Global adoption rates of digital banking have rapidly risen in the last half a decade. According to a recent report by Deloitte, an estimated 73% of users turn to online banking at least once a month, while 59% do so via mobile banking apps.
As populations become younger in average age and become more digitally savvy, financial technology is expected to be more prominent in use. As it keeps up with the ever-changing banking needs of the aforementioned population, it is also expected to become one of the richest industries by the end of the decade. According to Boston Consulting Group (BCG) and QED Investors, fintech is projected to become well worth over US$1.5 trillion by 2030.
The Rapid Growth Trajectory
At the forefront of this rapid growth trajectory are a number of digital banking institutions that have in one way or another been instrumental in making fintech the standard way to do banking. Few have done as much as Toronto-based Black Banx in terms of globalizing the space.

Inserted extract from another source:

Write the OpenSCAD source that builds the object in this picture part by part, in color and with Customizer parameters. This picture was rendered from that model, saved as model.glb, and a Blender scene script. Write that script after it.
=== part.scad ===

Established in 2014 by German billionaire Michael Gastauer and subsequently launched to the public in 2015, Black Banx’s growth has been considerably exceptional, given that it has only been in operation for less than a decade.
In its first year, it welcomed over 200,000 customers. By 2023, its onboarding numbers had ballooned substantially to an average of 1.8 million new customers per month. Throughout the first nine months of the year, the company welcomed over 11 million new customers, which brought the total number of Black Banx customers to over 33 million.
In the third quarter, Black Banx achieved a remarkable 72% year-on-year revenue growth, surpassing its initial target of 55% compound annual growth from 2022. The first half of 2023 also saw substantial growth of 47%. Through strategic hires, inefficient businesses, and increased private customers, the Wealth Management division garnered impressive net inflows of 9.8 billion USD in the first nine months of 2023, elevating the net private clients’ funds to 21.8 billion USD.
CEO Michael Gastauer said this had put the Black Banx Group on track for another record year. “In the first nine months of 2023, we have demonstrated good growth momentum across a diversified business portfolio, underlying earnings power, and balance sheet resilience. This puts us on a good track towards our 2023 financial targets. We are determined to continue on this path while accelerating the execution of our global customer acquisition strategy.”
Despite the substantial success, Black Banx continues to avoid the trappings of “growing too big, too fast.” Unlike other fintechs that experienced substantial booms 2-3 three years ago but then fell flat 12 months later, Gastauer and company continue to be mindful of the ultimate goal: unlock a borderless financial system for everyone where money can flow freely. While this requires that the group only work with a single key investor, it has, so far, also proven effective.
“Being able to keep a small board and having only one major shareholder helped us in the first few years when Black Banx was growing rapidly to make decisions fast, which is important for young companies. As the company grew and had more complex decisions to make, our board and corporate governance structure grew to the level that we are today. With a current Senior executive Team of 38 Board and Committee members, Black Banx has a rather complex corporate governance structure which is needed to fulfill all regulatory requirements and to operate a company of the size that Black Banx has become.”
Maintaining a modest team has proven cost-effective for Black Banx, with most of what would have been spent on redundant executive positions better spent on continued research and development geared towards providing more innovative solutions for customers and continued expansion in different markets. This also meant not taking the often-traveled path of relying on external funding like many fintechs have done.
“Being in a position where 3rd party funding was not a must to start and grow Black Banx, I realized that selling shares and losing equity at an early stage would become an expensive decision once Black Banx grows into a major market player.”
The success the company continues to earn has also proven helpful because it has allowed Black Banx to be self-funded.
“Since 2020, Black Banx has seen consistent growth in its revenues and profits. Despite a large portion of our revenue being reinvested to fund our growth, we have still been able to generate profits and grow our profit margin over the last few years.”
Embracing its digital roots, Black Banx maintains cost-effectiveness by maintaining a global team. While Black Banx employs over 4,000 employees as of mid-2023, everyone works remotely, effectively allowing the company to keep expenses and energy consumption at a minimum and soon reach its goal of a 95% reduction in office space use by 2025.
Conclusion
Evidently, while Black Banx may seem like any other fintech on the surface, its operations are one way it separates itself from the rest of the industry. As an organization that does not need third-party funding, it is able to avoid unnecessary spending and retain all of its revenue for future use. Operating almost exclusively via digital means can save on the resources typically spent on maintaining offices.